# man, did I get hosed



## videojimmy (Jan 12, 2006)

I won two G Plus chassis from ebay and I misread the seller's shipping charges. I thought he wanted 5 bucks for shipping but he wants 5 bucks *ON TOP* of his shipping charges... so I wound up paying more than 9 bucks to have two chassis shipped.

Lesson learned... read the fine print!


----------



## LeeRoy98 (Jul 8, 2005)

*Hosed!*

I would call that a hosing... post the user name so we can all avoid him.

Gary
AKA LeeRoy98
www.marioncountyraceway.com


----------



## micyou03 (Apr 8, 2003)

Aren't those orange magnet/crown chassis way up there?


----------



## vaBcHRog (Feb 19, 2003)

Ouch! That hurt.

I had one one time that when he posted it he said the shipping was free where you eneter it on the ebay form the turned around and added a 10.00 charge to the write up that I missed.

Roger Corrie


----------



## videojimmy (Jan 12, 2006)

Yeah, I got a good deal on the super Gplus chassis.. and it's my own fault for not reading his shipping charges more closely :tongue: 

... I won't make that mistake again


----------



## Pomfish (Oct 25, 2003)

If this is the same seller, he is a HOSER!

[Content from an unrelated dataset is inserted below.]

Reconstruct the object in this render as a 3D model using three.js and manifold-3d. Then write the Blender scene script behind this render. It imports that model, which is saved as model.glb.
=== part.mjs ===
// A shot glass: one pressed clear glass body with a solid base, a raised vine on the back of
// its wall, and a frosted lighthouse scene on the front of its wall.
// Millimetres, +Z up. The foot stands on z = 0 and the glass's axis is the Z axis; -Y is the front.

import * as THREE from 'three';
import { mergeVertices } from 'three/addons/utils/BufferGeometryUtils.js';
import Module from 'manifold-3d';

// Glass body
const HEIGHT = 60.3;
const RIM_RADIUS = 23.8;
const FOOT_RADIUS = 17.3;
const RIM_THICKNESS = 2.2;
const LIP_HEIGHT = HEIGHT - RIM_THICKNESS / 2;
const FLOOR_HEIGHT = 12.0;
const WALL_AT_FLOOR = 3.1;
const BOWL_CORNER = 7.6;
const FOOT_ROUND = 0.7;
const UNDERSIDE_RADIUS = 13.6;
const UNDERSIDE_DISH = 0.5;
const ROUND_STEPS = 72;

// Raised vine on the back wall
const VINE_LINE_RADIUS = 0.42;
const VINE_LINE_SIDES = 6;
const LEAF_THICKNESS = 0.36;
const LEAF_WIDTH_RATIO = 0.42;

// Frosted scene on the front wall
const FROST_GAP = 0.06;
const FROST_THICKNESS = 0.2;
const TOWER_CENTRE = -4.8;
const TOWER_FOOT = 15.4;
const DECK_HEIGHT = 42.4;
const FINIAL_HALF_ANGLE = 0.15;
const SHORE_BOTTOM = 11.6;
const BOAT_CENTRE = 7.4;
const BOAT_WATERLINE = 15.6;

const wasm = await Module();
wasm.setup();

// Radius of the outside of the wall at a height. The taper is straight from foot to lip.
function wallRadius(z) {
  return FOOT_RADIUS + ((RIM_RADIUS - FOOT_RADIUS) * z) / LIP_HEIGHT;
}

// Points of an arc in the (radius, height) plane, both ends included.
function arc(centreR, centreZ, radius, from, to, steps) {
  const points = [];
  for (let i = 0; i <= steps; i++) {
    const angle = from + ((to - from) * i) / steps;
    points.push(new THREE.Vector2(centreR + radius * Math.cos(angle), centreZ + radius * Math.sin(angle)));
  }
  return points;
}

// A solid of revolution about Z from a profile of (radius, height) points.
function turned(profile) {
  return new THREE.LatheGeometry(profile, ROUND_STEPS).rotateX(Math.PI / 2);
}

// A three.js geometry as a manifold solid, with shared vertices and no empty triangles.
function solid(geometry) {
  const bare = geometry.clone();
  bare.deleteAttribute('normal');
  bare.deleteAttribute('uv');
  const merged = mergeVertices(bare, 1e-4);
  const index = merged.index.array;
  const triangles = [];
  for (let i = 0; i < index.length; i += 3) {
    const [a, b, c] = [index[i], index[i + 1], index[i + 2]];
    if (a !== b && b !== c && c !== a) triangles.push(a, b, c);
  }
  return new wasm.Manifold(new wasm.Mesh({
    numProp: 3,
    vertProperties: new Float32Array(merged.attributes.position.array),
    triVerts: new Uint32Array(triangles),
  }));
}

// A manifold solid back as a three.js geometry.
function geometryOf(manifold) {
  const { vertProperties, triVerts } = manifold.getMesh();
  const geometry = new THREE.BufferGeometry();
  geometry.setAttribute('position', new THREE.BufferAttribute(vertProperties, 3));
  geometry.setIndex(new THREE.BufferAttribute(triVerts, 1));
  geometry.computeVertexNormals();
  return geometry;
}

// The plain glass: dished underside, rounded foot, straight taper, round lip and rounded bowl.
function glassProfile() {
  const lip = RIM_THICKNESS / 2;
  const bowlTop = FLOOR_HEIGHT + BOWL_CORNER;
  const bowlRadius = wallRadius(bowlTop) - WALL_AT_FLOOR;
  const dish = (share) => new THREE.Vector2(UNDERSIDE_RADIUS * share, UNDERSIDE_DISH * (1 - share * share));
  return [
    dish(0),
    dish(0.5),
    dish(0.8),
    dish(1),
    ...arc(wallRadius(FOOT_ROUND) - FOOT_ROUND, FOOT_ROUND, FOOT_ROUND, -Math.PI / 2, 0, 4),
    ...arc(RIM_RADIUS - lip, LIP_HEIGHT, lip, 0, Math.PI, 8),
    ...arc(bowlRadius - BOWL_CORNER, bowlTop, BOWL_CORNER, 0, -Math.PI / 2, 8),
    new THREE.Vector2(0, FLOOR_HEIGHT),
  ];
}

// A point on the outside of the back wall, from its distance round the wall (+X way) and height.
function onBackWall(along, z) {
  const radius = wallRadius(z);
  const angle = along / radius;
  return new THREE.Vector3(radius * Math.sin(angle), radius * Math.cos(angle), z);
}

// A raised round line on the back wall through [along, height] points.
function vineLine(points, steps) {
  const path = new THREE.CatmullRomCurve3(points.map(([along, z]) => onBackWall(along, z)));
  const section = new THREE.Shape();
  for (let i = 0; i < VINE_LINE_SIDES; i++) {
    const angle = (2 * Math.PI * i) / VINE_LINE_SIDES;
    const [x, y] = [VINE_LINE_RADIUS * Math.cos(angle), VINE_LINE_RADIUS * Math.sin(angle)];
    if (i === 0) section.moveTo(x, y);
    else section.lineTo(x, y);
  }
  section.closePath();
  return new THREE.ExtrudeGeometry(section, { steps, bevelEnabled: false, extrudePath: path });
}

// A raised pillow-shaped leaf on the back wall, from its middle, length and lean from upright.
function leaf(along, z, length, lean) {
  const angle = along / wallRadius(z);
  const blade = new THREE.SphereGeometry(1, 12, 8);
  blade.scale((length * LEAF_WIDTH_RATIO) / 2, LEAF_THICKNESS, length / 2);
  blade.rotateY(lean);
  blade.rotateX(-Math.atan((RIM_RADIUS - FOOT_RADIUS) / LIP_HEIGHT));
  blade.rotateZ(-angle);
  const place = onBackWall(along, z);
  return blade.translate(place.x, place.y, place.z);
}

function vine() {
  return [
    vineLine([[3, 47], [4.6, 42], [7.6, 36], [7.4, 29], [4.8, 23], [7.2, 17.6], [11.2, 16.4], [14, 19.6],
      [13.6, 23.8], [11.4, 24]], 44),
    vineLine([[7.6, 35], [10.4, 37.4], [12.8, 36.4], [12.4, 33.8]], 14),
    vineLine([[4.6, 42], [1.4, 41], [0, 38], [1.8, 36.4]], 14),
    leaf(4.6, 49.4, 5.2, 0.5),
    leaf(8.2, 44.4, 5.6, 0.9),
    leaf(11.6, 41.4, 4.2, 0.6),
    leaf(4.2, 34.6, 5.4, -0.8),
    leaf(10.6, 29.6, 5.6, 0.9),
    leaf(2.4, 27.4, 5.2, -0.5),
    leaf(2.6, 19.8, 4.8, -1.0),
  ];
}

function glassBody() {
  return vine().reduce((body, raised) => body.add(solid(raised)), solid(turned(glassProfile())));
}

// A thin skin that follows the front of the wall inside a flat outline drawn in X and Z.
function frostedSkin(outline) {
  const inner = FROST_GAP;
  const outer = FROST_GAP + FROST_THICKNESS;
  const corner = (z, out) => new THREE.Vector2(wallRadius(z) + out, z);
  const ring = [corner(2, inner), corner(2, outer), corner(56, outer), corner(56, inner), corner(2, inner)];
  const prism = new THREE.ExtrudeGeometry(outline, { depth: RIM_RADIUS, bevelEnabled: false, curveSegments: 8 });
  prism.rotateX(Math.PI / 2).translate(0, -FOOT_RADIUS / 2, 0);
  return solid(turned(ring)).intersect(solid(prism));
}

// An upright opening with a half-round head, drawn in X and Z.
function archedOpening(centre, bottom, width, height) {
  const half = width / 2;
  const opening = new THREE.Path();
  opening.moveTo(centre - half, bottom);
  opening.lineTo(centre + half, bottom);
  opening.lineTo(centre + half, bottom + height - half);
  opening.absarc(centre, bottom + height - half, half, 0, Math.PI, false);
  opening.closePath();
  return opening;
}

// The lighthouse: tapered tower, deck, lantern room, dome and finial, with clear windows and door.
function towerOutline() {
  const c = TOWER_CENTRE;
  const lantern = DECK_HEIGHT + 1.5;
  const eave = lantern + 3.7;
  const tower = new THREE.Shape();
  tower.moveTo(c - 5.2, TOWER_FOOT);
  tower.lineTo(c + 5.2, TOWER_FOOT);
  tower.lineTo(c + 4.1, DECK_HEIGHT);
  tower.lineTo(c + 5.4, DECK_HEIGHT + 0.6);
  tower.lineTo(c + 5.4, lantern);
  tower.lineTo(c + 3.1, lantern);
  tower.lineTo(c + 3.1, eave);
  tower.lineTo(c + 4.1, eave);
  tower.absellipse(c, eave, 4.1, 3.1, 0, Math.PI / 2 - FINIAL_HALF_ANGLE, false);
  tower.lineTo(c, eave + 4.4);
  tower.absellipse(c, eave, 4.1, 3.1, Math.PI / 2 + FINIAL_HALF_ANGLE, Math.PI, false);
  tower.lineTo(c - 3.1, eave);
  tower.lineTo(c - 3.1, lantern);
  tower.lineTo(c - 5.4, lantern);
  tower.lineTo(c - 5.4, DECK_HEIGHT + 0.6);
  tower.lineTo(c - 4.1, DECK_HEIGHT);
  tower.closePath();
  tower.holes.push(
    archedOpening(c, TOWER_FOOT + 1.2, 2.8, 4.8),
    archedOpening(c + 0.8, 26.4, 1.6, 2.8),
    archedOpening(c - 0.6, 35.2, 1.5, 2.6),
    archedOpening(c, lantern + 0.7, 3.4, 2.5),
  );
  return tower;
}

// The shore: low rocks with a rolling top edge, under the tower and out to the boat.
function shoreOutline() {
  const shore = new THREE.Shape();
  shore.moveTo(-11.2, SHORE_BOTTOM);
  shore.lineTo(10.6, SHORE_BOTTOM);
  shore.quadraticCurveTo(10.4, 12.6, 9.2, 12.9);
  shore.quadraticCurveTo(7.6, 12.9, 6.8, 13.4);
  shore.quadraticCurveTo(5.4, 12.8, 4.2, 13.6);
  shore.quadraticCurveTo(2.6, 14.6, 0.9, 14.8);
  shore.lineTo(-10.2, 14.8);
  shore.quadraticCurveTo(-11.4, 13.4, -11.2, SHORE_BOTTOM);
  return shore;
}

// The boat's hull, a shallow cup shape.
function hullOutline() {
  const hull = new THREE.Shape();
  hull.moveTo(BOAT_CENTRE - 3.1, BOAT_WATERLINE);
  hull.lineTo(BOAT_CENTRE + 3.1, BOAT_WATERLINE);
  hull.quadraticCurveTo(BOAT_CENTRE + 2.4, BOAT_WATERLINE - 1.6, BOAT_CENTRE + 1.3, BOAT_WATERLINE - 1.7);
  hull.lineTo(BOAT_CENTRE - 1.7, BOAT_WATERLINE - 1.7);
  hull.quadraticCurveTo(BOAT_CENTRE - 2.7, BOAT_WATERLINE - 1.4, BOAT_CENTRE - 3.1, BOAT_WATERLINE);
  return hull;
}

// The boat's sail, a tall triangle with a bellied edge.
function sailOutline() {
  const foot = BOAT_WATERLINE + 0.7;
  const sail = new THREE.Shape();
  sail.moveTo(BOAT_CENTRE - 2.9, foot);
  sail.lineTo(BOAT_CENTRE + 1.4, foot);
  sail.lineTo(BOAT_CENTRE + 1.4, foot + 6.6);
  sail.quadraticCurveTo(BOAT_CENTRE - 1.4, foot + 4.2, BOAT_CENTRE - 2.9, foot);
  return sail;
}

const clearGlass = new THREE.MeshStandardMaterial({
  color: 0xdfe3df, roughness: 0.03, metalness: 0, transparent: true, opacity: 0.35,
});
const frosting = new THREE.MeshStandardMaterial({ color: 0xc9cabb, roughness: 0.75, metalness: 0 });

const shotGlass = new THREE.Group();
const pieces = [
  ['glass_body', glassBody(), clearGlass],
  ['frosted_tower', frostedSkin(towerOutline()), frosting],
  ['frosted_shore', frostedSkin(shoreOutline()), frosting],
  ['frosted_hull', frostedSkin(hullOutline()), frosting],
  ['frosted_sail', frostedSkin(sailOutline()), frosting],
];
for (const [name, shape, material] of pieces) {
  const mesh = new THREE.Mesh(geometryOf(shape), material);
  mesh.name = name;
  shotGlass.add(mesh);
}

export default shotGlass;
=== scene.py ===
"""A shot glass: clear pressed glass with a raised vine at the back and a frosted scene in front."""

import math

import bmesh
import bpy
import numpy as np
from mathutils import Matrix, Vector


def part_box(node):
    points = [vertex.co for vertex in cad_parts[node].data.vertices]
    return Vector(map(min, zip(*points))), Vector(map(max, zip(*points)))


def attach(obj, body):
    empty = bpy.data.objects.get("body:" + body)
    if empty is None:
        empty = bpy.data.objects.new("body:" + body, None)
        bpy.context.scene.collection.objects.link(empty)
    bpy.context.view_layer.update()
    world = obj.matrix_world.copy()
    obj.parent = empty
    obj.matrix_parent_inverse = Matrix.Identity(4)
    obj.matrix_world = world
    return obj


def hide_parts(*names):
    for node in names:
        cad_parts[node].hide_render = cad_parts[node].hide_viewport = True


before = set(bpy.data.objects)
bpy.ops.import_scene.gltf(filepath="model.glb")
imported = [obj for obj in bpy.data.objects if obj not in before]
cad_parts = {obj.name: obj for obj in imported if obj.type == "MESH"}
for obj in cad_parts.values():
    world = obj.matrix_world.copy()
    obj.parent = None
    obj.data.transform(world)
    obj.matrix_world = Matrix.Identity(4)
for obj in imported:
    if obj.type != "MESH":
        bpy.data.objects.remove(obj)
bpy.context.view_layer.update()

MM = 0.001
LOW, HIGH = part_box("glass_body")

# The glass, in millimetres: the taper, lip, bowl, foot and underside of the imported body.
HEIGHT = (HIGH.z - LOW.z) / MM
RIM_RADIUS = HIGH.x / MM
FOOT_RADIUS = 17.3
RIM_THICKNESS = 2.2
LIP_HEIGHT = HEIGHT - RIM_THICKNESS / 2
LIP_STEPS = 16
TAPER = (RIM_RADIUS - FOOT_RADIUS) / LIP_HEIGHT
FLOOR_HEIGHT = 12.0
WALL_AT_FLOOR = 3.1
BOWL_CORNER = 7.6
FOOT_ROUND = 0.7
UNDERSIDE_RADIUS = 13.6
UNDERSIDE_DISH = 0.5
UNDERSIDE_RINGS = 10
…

http://cgi.ebay.com/VERY-RARE-TYCO-COKE-COCA-COLA-HO-SLOT-CAR-w-PROD-ERROR_W0QQitemZ250074734264QQihZ015QQcategoryZ2619QQrdZ1QQcmdZViewItem

Gotta love the spin on F''ed up production sample, 
now is;


VERY RARE TYCO COKE COCA~COLA HO SLOT CAR w/PROD.ERROR!

LOL
Screw this Canadian jerk.
later,

Keith


----------



## martybauer31 (Jan 27, 2004)

I don't see on any of his other auctions where he was charging extra for anything on top of shipping, am I missing something?


----------



## micyou03 (Apr 8, 2003)

I once sold a rebuilt starter on ebey for $5. In my text I typed shipping was $15, but in the ebey boiler plate I forgot to change it and it said $5. When the buyer sent me $10 I still cheerfully sent him the starter eventhough it cost me like $17 to ship it.

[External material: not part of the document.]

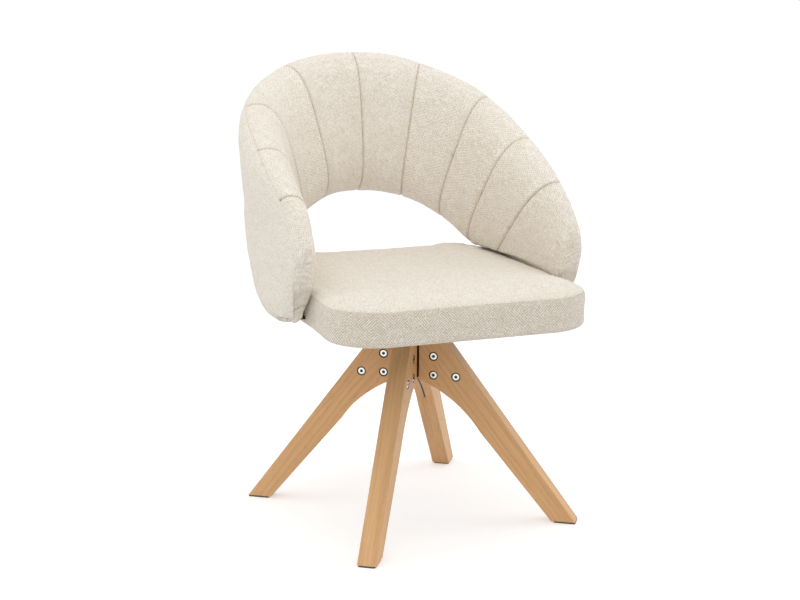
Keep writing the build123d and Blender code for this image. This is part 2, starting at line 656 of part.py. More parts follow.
def frame_tube(end, rim_side, radius):
    """Return a bent tube of the back frame from its left to its right end."""
    count = 2 * TUBE_POINTS * round(end)
    path = Edge.make_spline([tube_point(-end + 2 * end * i / count, rim_side) for i in range(count + 1)])
    return sweep(Plane(origin=path @ 0, z_dir=path % 0) * Circle(radius), path=Wire([path]))


def strut(station, radius):
    """Return a straight bar between the two frame tubes."""
    low, high = tube_point(station, False), tube_point(station, True)
    line = Edge.make_line(low, high)
    return sweep(Plane(origin=low, z_dir=high - low) * Circle(radius), path=Wire([line]))


def seat_room():
    """Return the room that the wings leave free for the seat."""
    return seat_block(-SEAT_GAP, BOARD_BOTTOM - ROOM_PAST, SEAT_TOP + SEAT_GAP, SEAT_EDGE_ROUND)


# ---- nodes --------------------------------------------------------------------------------------------
def write_base():
    """Write the nodes that stand on the floor."""
    for index, corner in enumerate(CORNERS):
        save(f"{corner}_leg", to_corner(index, leg()))
        save(f"{corner}_glide", to_corner(index, glide()))
        save(f"{corner}_hub_fin", to_corner(index, hub_fin()))
    turn = Rot(0, 0, LEG_TURN)
    bore = PIVOT_R + BOLT_HOLE_PLAY
    save("hub_tube", hub_tube())
    save("hub_flange", turn * holed_plate(PLATE_SIDE, LEG_TOP, FLANGE_TOP, FLANGE_SCREW_AT, M6_R, bore))
    lower = holed_plate(PLATE_SIDE, FLANGE_TOP, LOWER_PLATE_TOP, FLANGE_SCREW_AT, M6_R, bore)
    save("lower_swivel_plate", turn * lower)
    spots = [(index, spot) for index in range(LEG_COUNT) for spot in BOLT_SPOTS]
    save("leg_bolts", *(to_corner(index, across_leg(leg_bolt(), spot)) for index, spot in spots))
    save("leg_sleeve_nuts", *(to_corner(index, across_leg(sleeve_nut(), spot)) for index, spot in spots))
    pan_screw = Rot(180, 0, 0) * screw(M6_R, M6_HEAD_R, FLANGE_HEAD_H, -LOWER_PLATE_TOP, FLANGE_SCREW_END - LEG_TOP)
    nut = hexagon_rod(M6_NUT_ACROSS, LEG_TOP - M6_NUT_H, LEG_TOP)
    nut -= rod(M6_R, LEG_TOP - M6_NUT_H - PAST, LEG_TOP + PAST)
    places = [turn * Pos(x, y, 0) for x, y in square_spots(FLANGE_SCREW_AT)]
    save("flange_screws", *(place * pan_screw for place in places))
    save("flange_nuts", *(place * nut for place in places))
    save("lower_race", race(LOWER_PLATE_TOP, LOWER_RACE_TOP))
    save("pivot_bolt", pivot_bolt())
    save("pivot_washer", ring(WASHER_R, PIVOT_R, WASHER_BOTTOM, NUT_BOTTOM))
    save("pivot_lock_nut", hexagon_rod(NUT_ACROSS, NUT_BOTTOM, NUT_BOTTOM + NUT_H)
         - rod(PIVOT_R, NUT_BOTTOM - PAST, NUT_BOTTOM + NUT_H + PAST))


def write_swivel():
    """Write the nodes of the ball race and the seat's side of the swivel."""
    save("ball_cage", ball_cage())
    save("race_balls", *balls())
    save("upper_race", race(UPPER_RACE_BOTTOM, UPPER_PLATE_BOTTOM))
    save("upper_swivel_plate", holed_plate(UPPER_PLATE_SIDE, UPPER_PLATE_BOTTOM, BOARD_BOTTOM, SEAT_SCREW_AT,
                                           M8_R + SCREW_PLAY, PIVOT_R + BUSH_WALL))
    save("pivot_bush", pivot_bush())
    places = [Pos(x, y, 0) for x, y in square_spots(SEAT_SCREW_AT)]
    seat_screw = screw(M8_R, M8_HEAD_R, M8_HEAD_H, UPPER_PLATE_BOTTOM, BOARD_TOP + SEAT_SCREW_END)
    save("seat_screws", *(place * seat_screw for place in places))
    save("seat_tee_nuts", *(place * tee_nut() for place in places))


def write_seat():
    """Write the seat's board, foam, covers and wing brackets."""
    save("seat_board", seat_board())
    save("seat_foam", seat_foam())
    save("seat_cover", seat_cover())
    save("seat_dust_cover", dust_cover())
    for side, name in ((1, "right"), (-1, "left")):
        for y, place in zip(BRACKET_Y, ("front", "rear")):
            save(f"{name}_{place}_wing_bracket", wing_bracket(side, y))
    spots = bracket_spots(1) + bracket_spots(-1)
    nut_bottom = BOARD_TOP + BRACKET_THICK
    bolt = screw(M6_R, M6_HEAD_R, M6_HEAD_H, BRACKET_HEAD_TOP, nut_bottom + M6_NUT_H)
    nut = hexagon_rod(M6_NUT_ACROSS, nut_bottom, nut_bottom + M6_NUT_H)
    nut -= rod(M6_R + THREAD_PLAY, nut_bottom - PAST, nut_bottom + M6_NUT_H + PAST)
    save("bracket_bolts", *(Pos(x, y, 0) * bolt for x, y in spots))
    save("bracket_weld_nuts", *(Pos(x, y, 0) * nut for x, y in spots))


def write_back():
    """Write the hoop back: frame, foam and the two covers."""
    rim = frame_tube(RIM_TUBE_END, True, FRAME_TUBE_R)
    arch = frame_tube(ARCH_TUBE_END, False, FRAME_TUBE_R)
    bore = FRAME_TUBE_R - FRAME_TUBE_WALL
    save("back_rim_tube", rim - frame_tube(RIM_TUBE_END, True, bore))
    save("back_arch_tube", arch - frame_tube(ARCH_TUBE_END, False, bore))
    save("back_struts", *((strut(station, STRUT_R) - rim - arch).solid() for station in STRUT_STATIONS))
    save("right_wing_plate", wing_plate(1))
    save("left_wing_plate", wing_plate(-1))
    save("wing_rivets", *(wing_rivet(side, y, z) for side in (1, -1) for y, z in rivet_spots()))
    foam = hoop(COVER_THICK + BOARD_INSET) - seat_room()
    foam -= frame_tube(RIM_TUBE_END, True, FRAME_TUBE_R + BOARD_INSET)
    foam -= frame_tube(ARCH_TUBE_END, False, FRAME_TUBE_R + BOARD_INSET)
    for station in STRUT_STATIONS:
        foam -= strut(station, STRUT_R + BOARD_INSET)
    for side in (1, -1):
        foam -= wing_plate(side, POCKET_PLAY, holes=False)
        for y in BRACKET_Y:
            foam -= bracket_box(side, y, POCKET_PLAY)
        for y, z in rivet_spots():
            foam -= wing_rivet(side, y, z, POCKET_PLAY)
    save("back_foam", foam)
    skin = hoop(0.0) - hoop(COVER_THICK) - seat_room()
    for side in (1, -1):
        for y in BRACKET_Y:
            skin -= bracket_box(side, y, POCKET_PLAY)
    room = outer_panel_room()
    save("back_outer_cover", skin & room)
    save("back_inner_cover", skin - room)


os.makedirs("parts", exist_ok=True)
write_base()
write_swivel()
write_seat()
write_back()
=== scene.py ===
"""Visual model of a swivel dining chair: woven upholstery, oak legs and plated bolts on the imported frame.

Everything is in metres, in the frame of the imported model: the swivel axis is Z, the floor is z = 0 and the
seat faces -Y.
"""
import logging
import math
from dataclasses import dataclass, field
from enum import Enum
from typing import Iterable, Sequence

import bpy
import numpy as np
from mathutils import Matrix, Vector


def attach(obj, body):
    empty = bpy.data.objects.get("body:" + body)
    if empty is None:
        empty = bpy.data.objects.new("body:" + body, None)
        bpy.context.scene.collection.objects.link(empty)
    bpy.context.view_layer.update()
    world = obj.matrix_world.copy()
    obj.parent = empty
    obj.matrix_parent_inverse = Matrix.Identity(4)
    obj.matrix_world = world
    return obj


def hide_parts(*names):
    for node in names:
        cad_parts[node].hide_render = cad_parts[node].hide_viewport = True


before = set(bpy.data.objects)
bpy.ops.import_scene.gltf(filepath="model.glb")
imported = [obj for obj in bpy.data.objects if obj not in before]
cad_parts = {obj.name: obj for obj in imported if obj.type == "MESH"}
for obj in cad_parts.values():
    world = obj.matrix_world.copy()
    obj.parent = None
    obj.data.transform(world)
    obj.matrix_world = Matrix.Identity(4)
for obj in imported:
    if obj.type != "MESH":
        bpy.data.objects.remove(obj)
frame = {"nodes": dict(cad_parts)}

LOG = logging.getLogger("chair")
Array = np.ndarray
Material = bpy.types.Material
Piece = bpy.types.Object
Socket = bpy.types.NodeSocket
Colour = tuple[float, float, float]
Spots = tuple[tuple[float, float], ...]
Line = tuple[tuple[float, float, float], ...]
Layers = tuple[tuple[float, float, int], ...]
Faces = list[list[int]]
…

I realize this is aples to oranges, but I'm leaving it here anyway.


----------



## hefer (Sep 18, 1999)

I've bought from this guy before with no problems.


----------



## zanza (Sep 23, 2005)

I've also bought some from this seller (2go4) without hassle. He even combine shipping


----------



## videojimmy (Jan 12, 2006)

I'm not blaimung him. It's my fault for not reading more closely... still, it was a shock at check out time.

Lesson learned!


----------



## roadrner (Jul 21, 1999)

videojimmy said:


> I'm not blaimung him. It's my fault for not reading more closely... still, it was a shock at check out time.
> 
> Lesson learned!


VJ,
Don't feel to bad, I believe most of the members here have done that or something similar since becoming an Internet expert. Heck, I've done it twice with shipping. MDA. READ EVERYTHING. :freak: rr


----------



## sethndaddy (Dec 4, 2004)

micyou03 said:


> I once sold a rebuilt starter on ebey for $5. In my text I typed shipping was $15, but in the ebey boiler plate I forgot to change it and it said $5. When the buyer sent me $10 I still cheerfully sent him the starter eventhough it cost me like $17 to ship it.
> 
> I realize this is aples to oranges, but I'm leaving it here anyway.


I had the same thing last week when I sold a lot of ps2 videogames and clearly in my description it said 10.00 shipping, but I forgot to change the fleabay bar and got stuck with taking 5.50 for shipping, when it cost me about 11 to ship. I think I got under 3.00 a game


----------



## roadrner (Jul 21, 1999)

sethndaddy said:


> I had the same thing last week when I sold a lot of ps2 videogames and clearly in my description it said 10.00 shipping, but I forgot to change the fleabay bar and got stuck with taking 5.50 for shipping, when it cost me about 11 to ship. I think I got under 3.00 a game


 
Did it too with an Atari set up I auctioned off. Think I netted a wopping -$8.00 when it was all said and done.  rr


----------



## videojimmy (Jan 12, 2006)

I don;t harbor any bad feelings for the seller, just myself for being in such a hurry that I didn;t read the WHOLE auction listing.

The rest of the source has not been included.